**To be done:** Using the data below, return the stretch from the line that contains "for piece in bones" through the line that contains "if empty is", both included, exactly as it stands and nothing beyond it.
::: Material
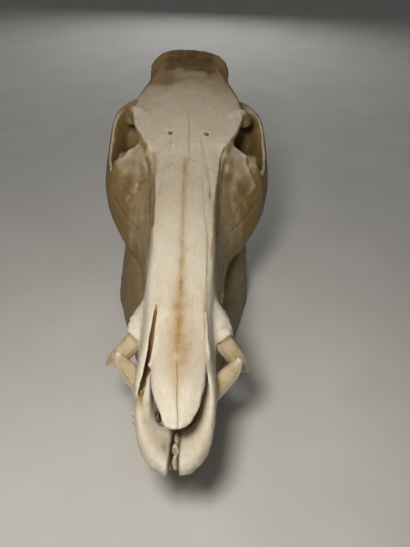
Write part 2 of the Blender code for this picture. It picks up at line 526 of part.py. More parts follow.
def mandible_forms(bm):
    both_sides(bm, jaw_half_rings())
    chin = []
    for s, half, top, low in ((19, 9, 53.5, 48), (23, 12.5, 54.5, 43), (29, 15.5, 55, 35), (38, 18, 54.5, 25),
                              (48, 19.5, 53.5, 15.5), (58, 20, 50, 8), (68, 18.5, 44, 2.5),
                              (76, 16, 34, 0.2), (84, 12, 22, 1.5)):
        mid = 0.5 * (top + low)
        outline = [(0, low), (half * 0.6, low + 1.2), (half * 0.95, mid - 1), (half * 0.95, top - 3),
(half * 0.75, top),
                   (half * 0.35, top - 3), (0, top - 4.5)]
        ring = closed_ring(outline + [(-x, z) for x, z in outline[-2:0:-1]], 36)
        chin.append(np.insert(ring, 1, s, axis=1))
    add_rings(bm, chin)
    sheath = ((12, 78, 24, 6, 6), (14.5, 64, 38, 7.2, 7.5), (16.4, 56.5, 49, 7.4, 8), (18, 55.8, 56, 7, 7.8))
    both_sides(bm, tube_rings(sheath, level=(0, 1, 0)))
    condyle = ((42, 279, 113.5, 3.4, 3.6), (48, 279, 115, 4.5, 4.2), (53.5, 278.5, 114.8, 4.6, 4.2),
               (58, 278, 112.8, 3.4, 3.4))
    both_sides(bm, tube_rings(condyle))
    angle_rim = ((54.5, 290, 78, 3, 4), (55.5, 287, 50, 3.5, 5), (57.2, 279, 26, 3.8, 5.5),
                 (59.4, 264, 9, 4, 5.5),
                 (60, 246, 4.6, 4, 5), (57.5, 228, 4.2, 4, 5))
    both_sides(bm, tube_rings(angle_rim, level=(1, 0, 0)))
    add_teeth(bm, LOWER_TEETH, 38.0, OCCLUSAL_Z - 0.9)
    incisor(bm, ((3.5, 31, 49, 3, 3), (3.5, 21.5, 53.5, 3, 3), (3.2, 16, 57, 2.4, 2.2)))
    incisor(bm, ((9.5, 32, 49, 3, 3), (9.5, 23.5, 54, 3, 3), (9, 19, 58, 2.2, 2)))
    incisor(bm, ((15, 34, 50, 2.4, 2.4), (15.5, 25, 56, 2.2, 2.2), (15.5, 22, 60, 1.4, 1.6)))


def mandible_hollows(bm):
    both_sides(bm, ball_rings((61.5, 252, 72), (7.5, 22, 34), tilt=6))
    both_sides(bm, tube_rings(((38, 224, 88, 2.2, 3), (44, 236, 80, 2.2, 3), (50, 244, 76, 2, 2.6))))
    both_sides(bm, tube_rings(((34, 84, 26, 2, 2.4), (25, 90, 25, 2, 2.4), (20, 96, 25, 1.6, 2))))


def make_mandible():
    bm = bmesh.new()
    mandible_forms(bm)
    jaw = fuse(new_object("mandible", bm), CORE_VOXEL, 4)
    bm = bmesh.new()
    mandible_hollows(bm)
    hollows = fuse(new_object("jaw_hollows", bm), CORE_VOXEL, 1)
    boolean(jaw, hollows, "DIFFERENCE", "MANIFOLD")
    fuse(jaw, FINE_VOXEL, 2)
    keep_largest(thin_out(jaw, MANDIBLE_TRIANGLES))
    for vertex in jaw.data.vertices:
        vertex.co.x -= 2.2 * MM * max(0.0, 1 - vertex.co.z / (60 * MM))
    bm = bmesh.new()
    add_rings(bm, box_rings((-90, -20, -20), (90, 380, 0)))
    return boolean(jaw, new_object("floor_side", bm), "DIFFERENCE")


def half_space(name, point, normal, size=500.0):
    """A large box that fills the side of a plane that its normal points to."""
    normal = np.asarray(normal, float) / np.linalg.norm(normal)
    helper = (0.0, 0.0, 1.0) if abs(normal[2]) < 0.9 else (1.0, 0.0, 0.0)
    a = np.cross(normal, helper)
    a /= np.linalg.norm(a)
    b = np.cross(normal, a)
    corners = [np.asarray(point, float) + size * (u * a + v * b) for u, v in ((-1, -1), (1, -1), (1, 1),
                                                                              (-1, 1))]
    bm = bmesh.new()
    add_rings(bm, [np.array(corners), np.array(corners) + size * normal])
    return new_object(name, bm)


def split(whole, name, region):
    """Parts whole by a region. region(grow) makes the cutter, grown by that many millimetres; the piece
    inside takes the name, and the gap between the two is GAP wide."""
    inside = duplicate(whole, name)
    boolean(inside, region(-GAP / 2), "INTERSECT")
    boolean(whole, region(GAP / 2), "DIFFERENCE")
    return keep_largest(inside), keep_largest(whole)


def nasal_region(side):
    """The block that holds one nasal bone: its outline seen from above, cut down to its underside."""
    def region(grow):
        bm = bmesh.new()
        rings = []
        for s in np.concatenate([[4.0], np.arange(12, 206, 6.0), [209.0, 213.0 + grow]]):
            half = curve_through(NASAL_S, NASAL_HALF, [s])[0] + grow + (0.9 if s < 100 else 0.0)
            half += np.interp(s, FLANK_S, FLANK_X) if side < 0 else 0.0
            shift = np.interp(s, SHIFT_S, SHIFT_X)
            top = core_section(max(s, 82.0))[0] if s > 82 else np.interp(s, (9, 82), (103.6, 124.5))
            low = top - np.interp(s, (0, 90, 120, 213), (9.5, 9.0, 6.0, 5.5)) - grow
            inner, outer = side * (-grow) + shift, side * half + shift
            ring = [(inner, s, low), (outer, s, low - 1.5), (outer, s, top + 30), (inner, s, top + 30)]
            rings.append(np.array(ring if side > 0 else ring[::-1], float))
        add_rings(bm, rings)
        return new_object("nasal_block", bm)
    return region


def plane_region(point, normal):
    normal = np.asarray(normal, float) / np.linalg.norm(normal)

    def region(grow):
        return half_space("side", np.asarray(point, float) - grow * normal, normal)
    return region


def snout_region(grow):
    """The block that holds both premaxillae, which lie between the snout's tip and the tusk sheaths."""
    inner = [(-10, 40), (34 + grow, 40), (109 + grow, 118), (125 + grow, 160), (-10, 160)]
    outer = [(-10, 40), (34 + grow, 40), (60 + grow, 67), (62 + grow, 160), (-10, 160)]
    bm = bmesh.new()
    add_rings(bm, [np.array([(x, s, z) for s, z in outline], float)
                   for x, outline in ((-28, outer), (-23.5, inner), (23.5, inner), (28, outer))])
    return new_object("snout_block", bm)


def cheek_region(side):
    """The block that holds one zygomatic bone, between the lacrimal and the squamosal sutures."""
    def region(grow):
        outline = [(193 - grow, 70 - grow), (302 + grow, 70 - grow), (287 + grow, 152 + grow),
(238, 152 + grow),
                   (224 - grow, 138 + grow), (204 - grow, 112)]
        bm = bmesh.new()
        add_rings(bm, [np.array([(side * x, s, z) for s, z in outline], float) for x in (44.5 - grow, 95.0)])
        return new_object("cheek_block", bm)
    return region


TUSKS = {
    "upper_canine": ((22.6, 85.2, 102.6, 6.4, 6.5), (28.2, 80.8, 97.0, 6.4, 6.5),
                     (34.6, 78.2, 90.6, 6.2, 6.3),
                     (39.8, 77.5, 84.0, 5.9, 6.0), (43.2, 77.8, 77.8, 5.4, 5.6),
                     (45.4, 78.6, 71.6, 5.0, 5.2)),
    "lower_canine": ((17.0, 55.0, 48.0, 5.6, 6.0), (17.9, 56.0, 60.0, 5.6, 6.0), (19.6, 58.0, 70.0, 5.8, 6.2),
                     (24.2, 60.0, 78.4, 6.2, 6.2), (29.4, 61.4, 86.0, 5.8, 5.8), (33.6, 62.2, 93.4, 4.7, 4.8),
                     (35.6, 62.4, 98.4, 3.4, 3.5), (36.6, 62.5, 102.4, 1.9, 2.1)),
}
TUSK_START = {"upper_canine": (27.4, 81.3, 97.8), "lower_canine": (18.2, 55.8, 58.5)}
TUSK_WAY = {"upper_canine": (0.66, -0.42, -0.62), "lower_canine": (0.14, 0.08, 0.99)}

# The tusks are worn unevenly: how far each side's spreads or rises, next to the animal's right.
TUSK_SPREAD = {"upper_canine": {1: 0.84, -1: 1.0}, "lower_canine": {1: 1.04, -1: 1.0}}
TUSK_RISE = {"upper_canine": {1: 1.0, -1: 1.0}, "lower_canine": {1: 0.92, -1: 1.0}}

# The upper tusks are ground to a flat end, lower on the animal's left: its height 78 mm behind the tip.
FACET_NORMAL = (0.1, -0.66, -0.74)
FACET_Z = {1: 72.4, -1: 75.6}


def tusk(kind, side, grow=0.0):
    root_x, _, root_z = TUSK_START[kind]
    spread, rise = TUSK_SPREAD[kind][side], TUSK_RISE[kind][side]
    path = [(side * (root_x + spread * (x - root_x)), s, root_z + rise * (z - root_z), w + grow, h + grow)
            for x, s, z, w, h in TUSKS[kind]]
    bm = bmesh.new()
    add_rings(bm, tube_rings(path, 12, 3, level=(0, 1, 0)))
    return new_object(kind, bm)


def make_tusks(kind, jaw_pieces):
    """Each tusk starts at the rim of its sheath, which is cut square to the tusk and clear of it."""
    made = []
    for side, word in ((1, "left"), (-1, "right")):
        start = np.array(TUSK_START[kind]) * (side, 1, 1)
        way = np.array(TUSK_WAY[kind]) * (side, 1, 1)
        tooth = tusk(kind, side)
        tooth.name = f"{kind}_{word}"
        boolean(tooth, half_space("out", start, way), "INTERSECT")
        if kind == "upper_canine":
            facet = np.array(FACET_NORMAL) * (side, 1, 1)
            worn = half_space("worn", (45.0 * side, 78.0, FACET_Z[side]), facet)
            boolean(tooth, worn, "DIFFERENCE")
        room = tusk(kind, side, grow=0.8)
        boolean(room, half_space("out", start - way * GAP, way), "INTERSECT")
        for piece in jaw_pieces:
            boolean(piece, room, "DIFFERENCE", keep=True)
        bpy.data.objects.remove(room)
        made.append(keep_largest(tooth))
    return made


def material(name, colour, roughness):
    made = bpy.data.materials.new(name)
    made.use_nodes = True
    shader = made.node_tree.nodes["Principled BSDF"]
    shader.inputs["Base Color"].default_value = colour
    shader.inputs["Roughness"].default_value = roughness
    shader.inputs["Metallic"].default_value = 0.0
    return made


def stand_on_origin(pieces):
    """Moves the whole skull so that the middle of its footprint is the origin."""
    corners = np.array([v.co for piece in pieces for v in piece.data.vertices])
    low, high = corners.min(0), corners.max(0)
    middle = (low + high) / 2
    for piece in pieces:
        for vertex in piece.data.vertices:
            vertex.co.x -= middle[0]
            vertex.co.y -= middle[1]
            vertex.co.z -= low[2]


def main():
    for thing in list(bpy.data.objects):
        bpy.data.objects.remove(thing)
    whole = make_cranium()
    pieces = []
    for side, word in ((1, "left"), (-1, "right")):
        nasal, whole = split(whole, f"nasal_{word}", nasal_region(side))
        pieces.append(nasal)
    front, whole = split(whole, "front", plane_region((0, 212, 161), (0, -1, -0.14)))
    for side, word in ((1, "left"), (-1, "right")):
        cheek, whole = split(whole, f"zygomatic_{word}", cheek_region(side))
        pieces.append(cheek)
    whole.name = "braincase"
    snout, maxilla = split(front, "snout", snout_region)
    maxilla.name = "maxilla"
    left, right = split(snout, "premaxilla_left", plane_region((0, 0, 0), (1, 0, 0)))
    right.name = "premaxilla_right"
    jaw = make_mandible()
    uppers = make_tusks("upper_canine", [maxilla, left, right])
    lowers = make_tusks("lower_canine", [jaw, maxilla, left, right])
    bones = pieces + [whole, maxilla, left, right, jaw]
    bone = material("bone", BONE_COLOUR, 0.55)
    ivory = material("tusk_ivory", TOOTH_COLOUR, 0.35)
    for piece in bones + uppers + lowers:
        keep_largest(piece)
        piece.data.materials.clear()
        piece.data.materials.append(bone if piece in bones else ivory)
        piece.data.shade_smooth()
    stand_on_origin(bones + uppers + lowers)


main()
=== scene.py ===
"""Dresses a wild boar skull: weathered bone, worn enamel and ivory tusks on a pale studio floor.

Points are written (x, s, z) in millimetres, as in the part's source: x across with the animal's left
at +x, s the distance behind the snout's tip, z above the floor.
"""

import bmesh
import bpy
import numpy as np
from mathutils import Matrix


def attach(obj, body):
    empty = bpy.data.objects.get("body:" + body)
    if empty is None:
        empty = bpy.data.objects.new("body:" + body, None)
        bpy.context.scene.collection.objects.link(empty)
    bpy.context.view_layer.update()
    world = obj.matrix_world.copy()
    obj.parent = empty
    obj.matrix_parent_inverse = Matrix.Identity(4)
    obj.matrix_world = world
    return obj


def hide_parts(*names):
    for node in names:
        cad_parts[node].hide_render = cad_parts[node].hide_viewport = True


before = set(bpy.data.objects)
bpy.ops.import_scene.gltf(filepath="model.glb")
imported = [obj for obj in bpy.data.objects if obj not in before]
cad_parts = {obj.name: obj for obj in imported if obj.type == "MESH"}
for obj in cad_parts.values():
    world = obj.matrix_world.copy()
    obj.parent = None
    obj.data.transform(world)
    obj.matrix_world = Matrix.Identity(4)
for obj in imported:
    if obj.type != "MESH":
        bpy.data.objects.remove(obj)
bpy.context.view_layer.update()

MM = 0.001
SNOUT_TO_ORIGIN = 175.9
FLOOR_GAP = 0.0002


# Places, noise and strokes

def to_world(points):
    """From (x, s, z) in millimetres to metres in the part's frame."""
    points = np.asarray(points, float)
    return (points - (0.0, SNOUT_TO_ORIGIN, 0.0)) * MM


def hashed(cell, seed):
    """One number from -1 to 1 for each whole-numbered cell, by mixing the bits of its three indices."""
    cell = cell.astype(np.int64)
    mixed = cell[:, 0] * 73856093 ^ cell[:, 1] * 19349663 ^ cell[:, 2] * 83492791 ^ (seed * 2654435761)
    mixed &= 0xFFFFFFFF
    mixed = ((mixed ^ (mixed >> 15)) * 0x2C1B3C6D) & 0xFFFFFFFF
    mixed = ((mixed ^ (mixed >> 12)) * 0x297A2D39) & 0xFFFFFFFF
    return (mixed ^ (mixed >> 15)) / 0x7FFFFFFF - 1.0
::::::
**Answer to this problem:**
    for piece in bones + uppers + lowers:
        keep_largest(piece)
        piece.data.materials.clear()
        piece.data.materials.append(bone if piece in bones else ivory)
        piece.data.shade_smooth()
    stand_on_origin(bones + uppers + lowers)


main()
=== scene.py ===
"""Dresses a wild boar skull: weathered bone, worn enamel and ivory tusks on a pale studio floor.

Points are written (x, s, z) in millimetres, as in the part's source: x across with the animal's left
at +x, s the distance behind the snout's tip, z above the floor.
"""

import bmesh
import bpy
import numpy as np
from mathutils import Matrix


def attach(obj, body):
    empty = bpy.data.objects.get("body:" + body)
    if empty is None:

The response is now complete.